Take the lines from the one bearing "for number, x" to the one bearing "CLIP = (0.1, 20.0)", inclusive, and reproduce them exactly; include no other line.

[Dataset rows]
- - - - - - -

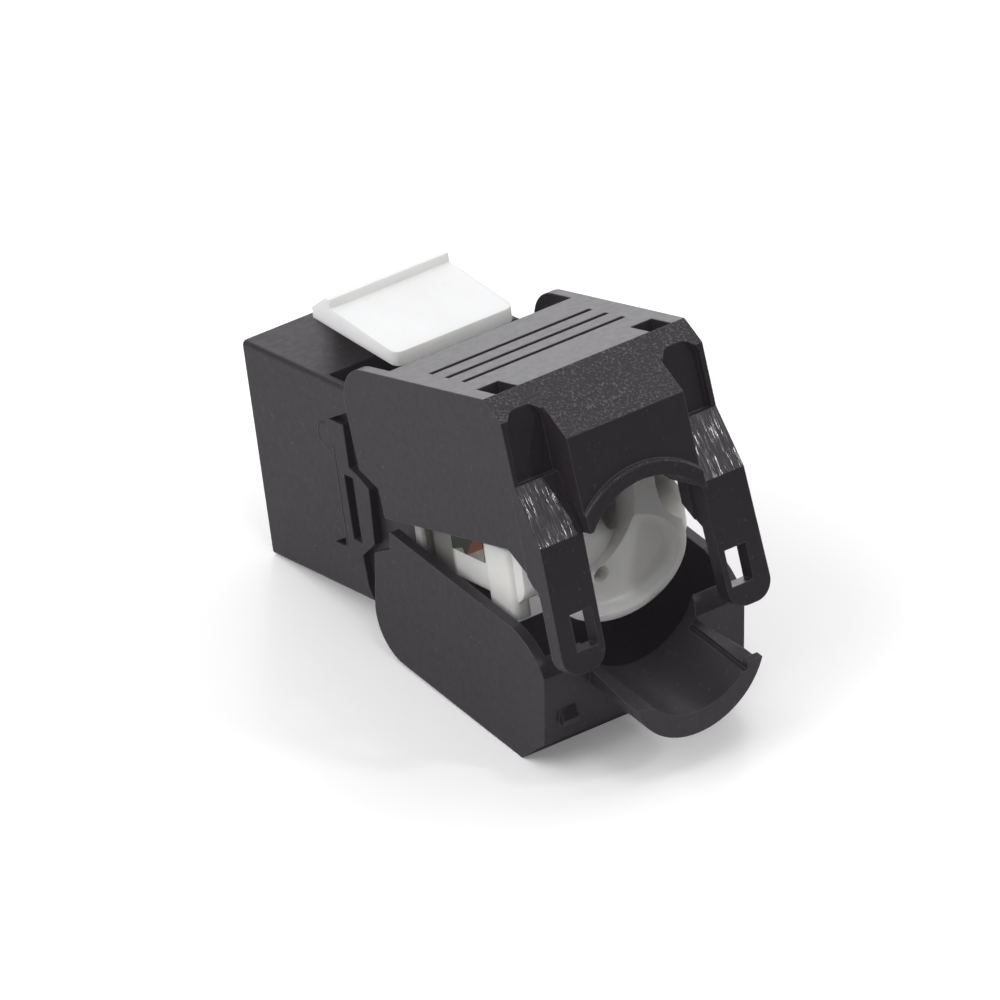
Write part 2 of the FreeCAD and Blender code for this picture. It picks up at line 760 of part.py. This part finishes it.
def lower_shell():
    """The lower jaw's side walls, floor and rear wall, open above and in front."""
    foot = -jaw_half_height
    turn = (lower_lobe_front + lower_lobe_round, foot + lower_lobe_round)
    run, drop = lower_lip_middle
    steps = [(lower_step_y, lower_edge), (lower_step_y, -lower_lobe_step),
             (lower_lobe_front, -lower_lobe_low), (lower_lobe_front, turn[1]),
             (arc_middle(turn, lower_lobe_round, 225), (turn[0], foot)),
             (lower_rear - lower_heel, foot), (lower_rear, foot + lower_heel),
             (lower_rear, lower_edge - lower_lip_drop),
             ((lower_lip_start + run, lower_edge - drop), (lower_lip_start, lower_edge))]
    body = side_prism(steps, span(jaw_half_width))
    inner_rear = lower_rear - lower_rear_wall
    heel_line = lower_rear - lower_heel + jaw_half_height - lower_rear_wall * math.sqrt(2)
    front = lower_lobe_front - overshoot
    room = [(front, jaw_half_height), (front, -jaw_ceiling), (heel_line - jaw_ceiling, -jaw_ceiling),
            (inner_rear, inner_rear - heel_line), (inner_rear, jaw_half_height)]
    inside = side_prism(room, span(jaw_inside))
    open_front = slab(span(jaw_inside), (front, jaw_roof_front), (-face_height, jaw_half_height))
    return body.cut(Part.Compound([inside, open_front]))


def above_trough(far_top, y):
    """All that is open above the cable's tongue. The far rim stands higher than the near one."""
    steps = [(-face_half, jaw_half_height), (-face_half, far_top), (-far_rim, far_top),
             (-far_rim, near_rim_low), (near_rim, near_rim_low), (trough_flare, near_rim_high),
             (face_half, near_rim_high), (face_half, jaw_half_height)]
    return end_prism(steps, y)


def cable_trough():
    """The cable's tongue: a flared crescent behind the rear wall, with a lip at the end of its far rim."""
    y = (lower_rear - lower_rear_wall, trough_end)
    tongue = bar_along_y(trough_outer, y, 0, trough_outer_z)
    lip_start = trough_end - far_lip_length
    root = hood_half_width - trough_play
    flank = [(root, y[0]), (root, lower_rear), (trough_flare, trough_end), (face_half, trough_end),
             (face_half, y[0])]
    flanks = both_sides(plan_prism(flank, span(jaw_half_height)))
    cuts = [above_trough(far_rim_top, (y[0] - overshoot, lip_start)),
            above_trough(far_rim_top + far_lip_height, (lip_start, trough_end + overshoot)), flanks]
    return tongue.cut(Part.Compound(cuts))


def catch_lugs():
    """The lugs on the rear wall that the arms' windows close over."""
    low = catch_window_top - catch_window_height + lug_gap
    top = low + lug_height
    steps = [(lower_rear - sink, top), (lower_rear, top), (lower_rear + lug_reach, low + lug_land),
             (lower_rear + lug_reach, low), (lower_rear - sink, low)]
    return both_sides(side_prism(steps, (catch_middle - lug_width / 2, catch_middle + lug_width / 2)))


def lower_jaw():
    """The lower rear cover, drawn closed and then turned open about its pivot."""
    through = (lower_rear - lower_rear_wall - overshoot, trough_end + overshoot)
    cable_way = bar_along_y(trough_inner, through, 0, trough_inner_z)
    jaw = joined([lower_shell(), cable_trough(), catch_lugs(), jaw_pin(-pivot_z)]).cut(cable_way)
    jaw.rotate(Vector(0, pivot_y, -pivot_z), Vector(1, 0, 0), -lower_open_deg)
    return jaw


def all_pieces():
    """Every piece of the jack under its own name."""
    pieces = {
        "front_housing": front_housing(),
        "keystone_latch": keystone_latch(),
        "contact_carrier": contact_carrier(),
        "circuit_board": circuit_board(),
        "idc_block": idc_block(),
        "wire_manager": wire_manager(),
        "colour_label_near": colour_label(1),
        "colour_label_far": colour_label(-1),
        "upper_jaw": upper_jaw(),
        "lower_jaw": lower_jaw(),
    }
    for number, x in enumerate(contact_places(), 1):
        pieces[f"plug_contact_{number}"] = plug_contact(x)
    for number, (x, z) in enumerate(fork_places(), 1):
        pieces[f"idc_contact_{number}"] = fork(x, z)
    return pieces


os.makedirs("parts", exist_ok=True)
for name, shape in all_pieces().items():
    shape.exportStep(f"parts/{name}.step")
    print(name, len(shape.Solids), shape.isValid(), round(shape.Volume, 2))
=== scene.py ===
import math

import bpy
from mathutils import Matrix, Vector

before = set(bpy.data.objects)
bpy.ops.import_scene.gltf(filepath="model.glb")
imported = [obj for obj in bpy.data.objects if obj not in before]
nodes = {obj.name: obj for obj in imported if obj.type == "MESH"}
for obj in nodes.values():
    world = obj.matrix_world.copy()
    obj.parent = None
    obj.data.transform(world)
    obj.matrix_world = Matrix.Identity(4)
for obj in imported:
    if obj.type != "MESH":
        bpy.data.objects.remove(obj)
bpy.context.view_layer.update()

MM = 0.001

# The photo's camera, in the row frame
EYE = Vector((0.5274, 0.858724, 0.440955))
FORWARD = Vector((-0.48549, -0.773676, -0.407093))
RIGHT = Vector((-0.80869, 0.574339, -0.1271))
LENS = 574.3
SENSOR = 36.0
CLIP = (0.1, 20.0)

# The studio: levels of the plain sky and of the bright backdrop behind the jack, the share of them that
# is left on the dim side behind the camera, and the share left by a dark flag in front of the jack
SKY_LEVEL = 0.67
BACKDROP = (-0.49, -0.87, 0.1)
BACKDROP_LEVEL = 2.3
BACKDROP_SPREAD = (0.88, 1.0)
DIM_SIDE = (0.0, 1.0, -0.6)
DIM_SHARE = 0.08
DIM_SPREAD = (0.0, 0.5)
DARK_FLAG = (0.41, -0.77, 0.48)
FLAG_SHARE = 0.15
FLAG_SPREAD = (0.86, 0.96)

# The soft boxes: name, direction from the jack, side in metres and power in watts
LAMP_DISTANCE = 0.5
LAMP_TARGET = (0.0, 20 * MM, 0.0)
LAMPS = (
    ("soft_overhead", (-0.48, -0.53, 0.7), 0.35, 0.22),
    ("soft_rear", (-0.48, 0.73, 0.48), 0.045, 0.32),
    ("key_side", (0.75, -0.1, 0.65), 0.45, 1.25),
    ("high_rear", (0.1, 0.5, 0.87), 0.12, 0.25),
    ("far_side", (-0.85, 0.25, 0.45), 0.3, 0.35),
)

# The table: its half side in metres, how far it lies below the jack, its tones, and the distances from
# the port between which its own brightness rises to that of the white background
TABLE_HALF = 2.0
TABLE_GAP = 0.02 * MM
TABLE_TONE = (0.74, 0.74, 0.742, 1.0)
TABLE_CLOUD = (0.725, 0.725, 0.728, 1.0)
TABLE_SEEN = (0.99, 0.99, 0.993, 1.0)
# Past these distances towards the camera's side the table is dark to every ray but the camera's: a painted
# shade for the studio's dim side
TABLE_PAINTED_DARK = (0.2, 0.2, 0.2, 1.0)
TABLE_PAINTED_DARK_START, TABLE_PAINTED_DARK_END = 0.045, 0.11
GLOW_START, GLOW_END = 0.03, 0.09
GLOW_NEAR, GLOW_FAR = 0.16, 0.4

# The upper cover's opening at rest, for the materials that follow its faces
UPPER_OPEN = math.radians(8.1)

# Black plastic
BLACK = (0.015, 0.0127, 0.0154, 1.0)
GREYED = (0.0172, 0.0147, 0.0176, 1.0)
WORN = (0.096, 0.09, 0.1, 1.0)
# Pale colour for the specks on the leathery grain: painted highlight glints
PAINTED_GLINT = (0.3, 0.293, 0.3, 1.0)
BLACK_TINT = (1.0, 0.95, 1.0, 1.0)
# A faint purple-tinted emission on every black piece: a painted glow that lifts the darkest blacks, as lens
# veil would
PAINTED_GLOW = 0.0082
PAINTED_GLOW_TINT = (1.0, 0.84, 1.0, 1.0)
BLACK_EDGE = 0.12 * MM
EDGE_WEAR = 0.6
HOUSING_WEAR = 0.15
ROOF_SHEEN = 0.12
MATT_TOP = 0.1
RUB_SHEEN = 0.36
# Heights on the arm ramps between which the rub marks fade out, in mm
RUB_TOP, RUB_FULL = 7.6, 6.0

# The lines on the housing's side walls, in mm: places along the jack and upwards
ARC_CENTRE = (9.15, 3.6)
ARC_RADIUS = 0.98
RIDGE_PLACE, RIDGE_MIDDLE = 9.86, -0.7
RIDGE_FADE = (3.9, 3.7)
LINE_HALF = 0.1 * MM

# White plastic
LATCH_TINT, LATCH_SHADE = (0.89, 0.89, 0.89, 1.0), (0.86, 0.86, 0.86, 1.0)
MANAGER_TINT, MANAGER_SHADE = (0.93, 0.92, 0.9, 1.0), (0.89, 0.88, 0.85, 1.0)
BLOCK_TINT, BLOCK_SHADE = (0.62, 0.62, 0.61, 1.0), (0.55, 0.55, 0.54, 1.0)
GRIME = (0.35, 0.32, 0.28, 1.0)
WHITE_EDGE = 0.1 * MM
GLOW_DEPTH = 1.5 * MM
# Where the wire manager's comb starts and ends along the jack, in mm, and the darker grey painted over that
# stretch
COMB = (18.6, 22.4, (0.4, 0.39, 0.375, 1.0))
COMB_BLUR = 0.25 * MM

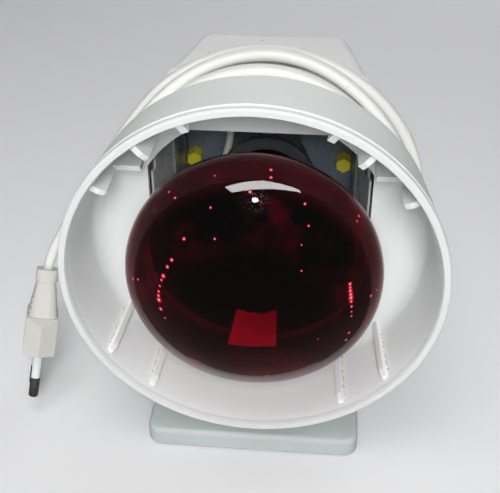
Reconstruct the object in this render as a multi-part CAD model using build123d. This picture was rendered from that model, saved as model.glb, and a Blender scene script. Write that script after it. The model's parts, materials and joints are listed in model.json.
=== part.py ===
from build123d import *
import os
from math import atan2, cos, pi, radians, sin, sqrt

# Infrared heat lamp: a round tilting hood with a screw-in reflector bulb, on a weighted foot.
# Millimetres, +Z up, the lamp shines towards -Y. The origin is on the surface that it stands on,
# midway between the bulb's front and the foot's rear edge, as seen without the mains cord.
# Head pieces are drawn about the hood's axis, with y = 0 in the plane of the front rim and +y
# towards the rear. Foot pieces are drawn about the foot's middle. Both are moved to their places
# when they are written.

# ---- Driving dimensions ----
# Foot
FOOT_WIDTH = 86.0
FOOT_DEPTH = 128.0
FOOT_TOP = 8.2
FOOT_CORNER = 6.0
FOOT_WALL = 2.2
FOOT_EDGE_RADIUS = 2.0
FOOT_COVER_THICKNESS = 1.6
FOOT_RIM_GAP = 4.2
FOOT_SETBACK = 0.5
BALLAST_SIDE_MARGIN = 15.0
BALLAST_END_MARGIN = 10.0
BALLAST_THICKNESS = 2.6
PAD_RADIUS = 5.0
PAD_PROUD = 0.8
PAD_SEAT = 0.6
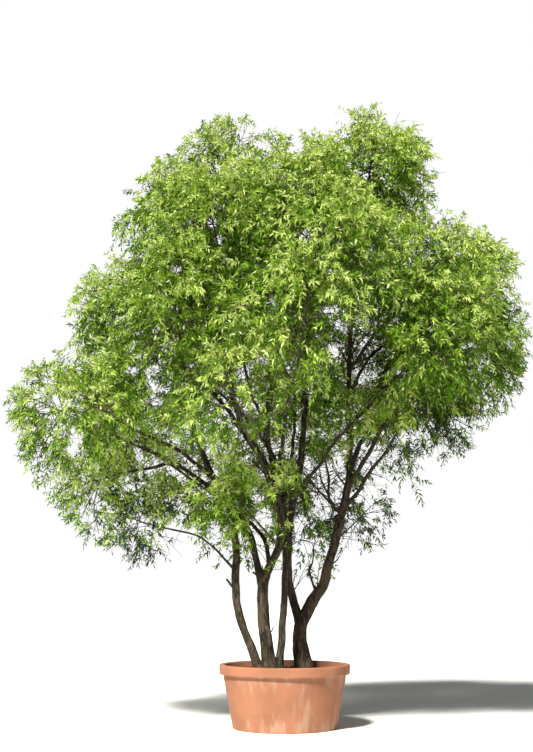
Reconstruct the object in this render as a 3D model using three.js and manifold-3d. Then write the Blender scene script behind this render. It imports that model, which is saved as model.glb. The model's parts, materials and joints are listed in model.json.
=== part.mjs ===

- - - - - - -

# Right answer:
    for number, x in enumerate(contact_places(), 1):
        pieces[f"plug_contact_{number}"] = plug_contact(x)
    for number, (x, z) in enumerate(fork_places(), 1):
        pieces[f"idc_contact_{number}"] = fork(x, z)
    return pieces


os.makedirs("parts", exist_ok=True)
for name, shape in all_pieces().items():
    shape.exportStep(f"parts/{name}.step")
    print(name, len(shape.Solids), shape.isValid(), round(shape.Volume, 2))
=== scene.py ===
import math

import bpy
from mathutils import Matrix, Vector

before = set(bpy.data.objects)
bpy.ops.import_scene.gltf(filepath="model.glb")
imported = [obj for obj in bpy.data.objects if obj not in before]
nodes = {obj.name: obj for obj in imported if obj.type == "MESH"}
for obj in nodes.values():
    world = obj.matrix_world.copy()
    obj.parent = None
    obj.data.transform(world)
    obj.matrix_world = Matrix.Identity(4)
for obj in imported:
    if obj.type != "MESH":
        bpy.data.objects.remove(obj)
bpy.context.view_layer.update()

MM = 0.001

# The photo's camera, in the row frame
EYE = Vector((0.5274, 0.858724, 0.440955))
FORWARD = Vector((-0.48549, -0.773676, -0.407093))
RIGHT = Vector((-0.80869, 0.574339, -0.1271))
LENS = 574.3
SENSOR = 36.0
CLIP = (0.1, 20.0)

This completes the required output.